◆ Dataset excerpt
= = = = =
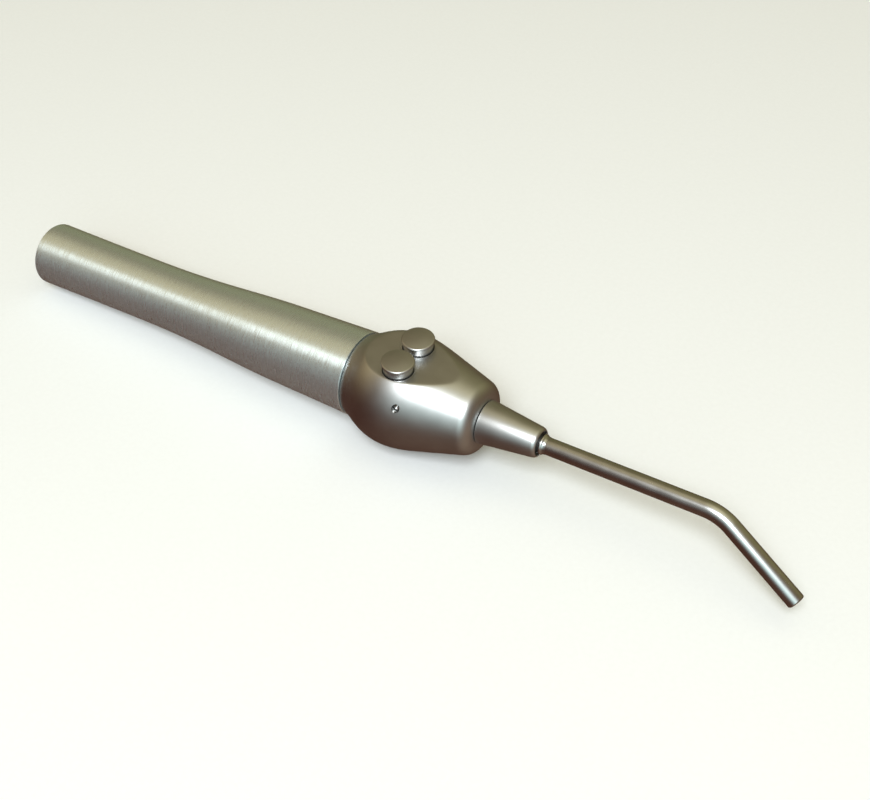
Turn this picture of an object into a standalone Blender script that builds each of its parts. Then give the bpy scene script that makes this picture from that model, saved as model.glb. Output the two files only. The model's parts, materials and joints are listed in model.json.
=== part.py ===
"""Dental three-way syringe: a turned handle, a valve head with two buttons, and a bent nozzle.

The instrument is laid out about its own long axis: +X runs from the hose end to the nozzle, +Z to the
buttons, and the origin lies on the axis under the buttons. One empty then tips it into its rest pose, lying
on the handle's rear rim and the head's belly on z = 0 with the buttons upright. Metres throughout.
"""

import math

import bmesh
import bpy
from mathutils import Matrix, Vector

MM = 0.001
GAP = 0.3 * MM

# Sides of round pieces, by size.
LARGE_SIDES = 40
MEDIUM_SIDES = 28
SMALL_SIDES = 16
SECTION_SIDES = 6

# Handle sleeve: (along, radius) of the outside, and of the bore, from the rear mouth to the front edge.
HANDLE_OUTSIDE = ((-111.0, 8.02), (-97.0, 7.88), (-83.0, 7.79), (-69.3, 7.87),
                  (-55.4, 8.47), (-41.5, 9.36), (-27.5, 9.84), (-13.6, 10.25))
HANDLE_BORE = ((-111.0, 6.9), (-62.0, 6.7), (-42.0, 8.0), (-29.0, 8.95), (-13.6, 8.95))
HANDLE_EDGE = 0.35 * MM
HANDLE_REAR_X = HANDLE_OUTSIDE[0][0] * MM
HANDLE_REAR_RADIUS = HANDLE_OUTSIDE[0][1] * MM

# Valve head: (along, radius) of the outside from the neck to the front shoulder.
HEAD_OUTSIDE = ((-13.3, 9.9), (-12.2, 10.42), (-11.0, 11.0), (-9.0, 12.05), (-6.0, 13.15),
                (-2.6, 13.63), (2.0, 13.2), (7.0, 11.93), (12.0, 10.5), (17.1, 9.03))
HEAD_FRONT_X = 19.6 * MM
SHOULDER_RADIUS = 3.4 * MM
SHOULDER_CENTRE_RADIUS = 5.75 * MM
SPIGOT_RADIUS = 8.6 * MM
SPIGOT_REAR_X = -27.0 * MM
SLEEVE_RING_X = -22.0 * MM
NOSE_THREAD_RADIUS = 3.9 * MM
NOSE_THREAD_X = 26.0 * MM
SOCKET_RADIUS = 2.85 * MM
SOCKET_END_X = 5.5 * MM
FACET_HEIGHT = 10.88 * MM

# Buttons and valves: heights run along the valve axis from the facet, which is 0.
BUTTON_OFFSET = 4.24 * MM
BUTTON_TRAVEL = 1.5 * MM
CAP_RADIUS = 3.86 * MM
CAP_EDGE_Z = 2.5 * MM
CAP_TOP_Z = 2.9 * MM
CAP_UNDER_Z = 2.1 * MM
SKIRT_RADIUS = 3.45 * MM
SKIRT_END_Z = -7.0 * MM
GROOVE_RADIUS = 2.55 * MM
BORE_RADIUS = 3.75 * MM
STEM_TOP_Z = 0.3 * MM
STEM_TOP_RADIUS = 1.05 * MM
STEM_RADIUS = 0.8 * MM
BUSH_TOP_Z = -11.6 * MM
BUSH_END_Z = -16.2 * MM
BUSH_RADIUS = 3.45 * MM
BUSH_PORT_Z = -15.4 * MM
CHAMBER_RADIUS = 2.7 * MM
CHAMBER_END_Z = -20.4 * MM
POPPET_RADIUS = 1.9 * MM
POPPET_Z = -17.2 * MM
POPPET_THICKNESS = 0.9 * MM
VALVE_RING_RADIUS = 1.26 * MM
RING_SECTION = 0.27 * MM
SPRING_RADIUS = 2.3 * MM
SPRING_WIRE = 0.2 * MM
SPRING_TURNS = 4.5
SPRING_STEPS_PER_TURN = 12

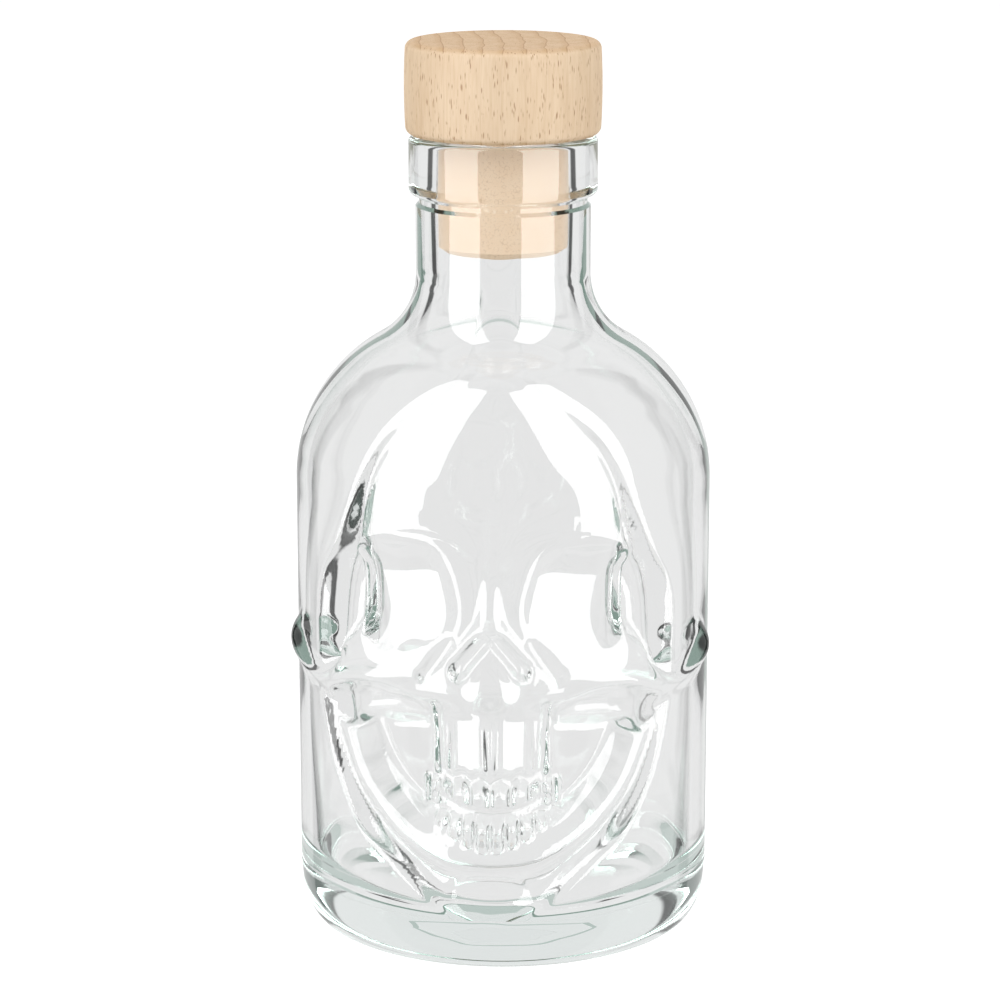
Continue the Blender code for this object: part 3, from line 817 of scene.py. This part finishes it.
    def _gums(self, across: Grid, up: Grid) -> Grid:
        """The bone that carries both rows of teeth."""
        low = self.lower_teeth.level - self.lower_teeth.half_height
        high = self.upper_teeth.level + self.upper_teeth.half_height + self.gum_rise
        reach = sum(self.upper_teeth.widths)
        outside = np.maximum(np.maximum(low - up, up - high), across - reach)
        return self._dental_arch(across) - self.gum_depth - self.face_slope * np.maximum(outside, 0.0)

    def relief(self, across: Grid, up: Grid) -> Grid:
        """How far the outer surface stands out from the plain body, on the skull's right half.

        Args:
            across: Distances round the body, from its middle.
            up: Heights above the base band.

        Returns:
            The heights.
        """
        depth, wall = by_height(self.recess, up)
        height = -depth * smooth_step(depth_inside(across, up, self.recess_edge), 0.0, wall)

        outside_face = np.maximum(-depth_inside(across, up, self.face_edge), 0.0)
        face = self._forehead(across, up) - by_height(self.face, up)[0]
        below = self.dental_arch_top - up
        face += self._dental_arch(across) * smooth_step(below, -self.gum_rise, self.gum_rise)
        face -= self.face_slope * outside_face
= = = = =
◆ Set exercise
Set down, exactly as written, each line of the data from its opening line through the one containing "SECTION_SIDES = 6". Output nothing more.

◆ Solution for this exercise
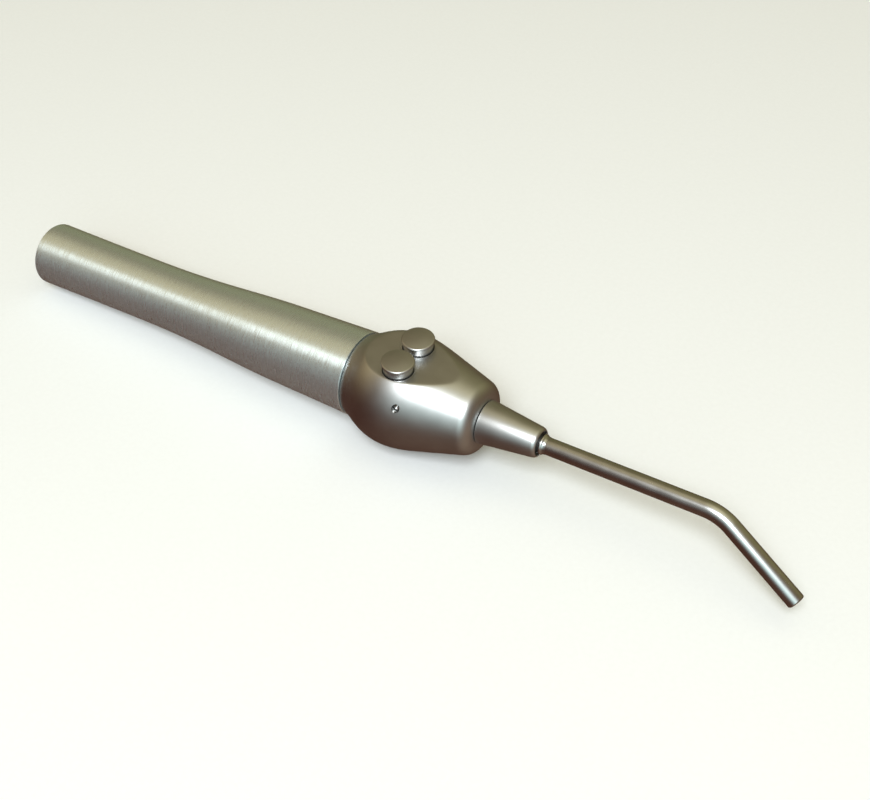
Turn this picture of an object into a standalone Blender script that builds each of its parts. Then give the bpy scene script that makes this picture from that model, saved as model.glb. Output the two files only. The model's parts, materials and joints are listed in model.json.
=== part.py ===
"""Dental three-way syringe: a turned handle, a valve head with two buttons, and a bent nozzle.

The instrument is laid out about its own long axis: +X runs from the hose end to the nozzle, +Z to the
buttons, and the origin lies on the axis under the buttons. One empty then tips it into its rest pose, lying
on the handle's rear rim and the head's belly on z = 0 with the buttons upright. Metres throughout.
"""

import math

import bmesh
import bpy
from mathutils import Matrix, Vector

MM = 0.001
GAP = 0.3 * MM

# Sides of round pieces, by size.
LARGE_SIDES = 40
MEDIUM_SIDES = 28
SMALL_SIDES = 16
SECTION_SIDES = 6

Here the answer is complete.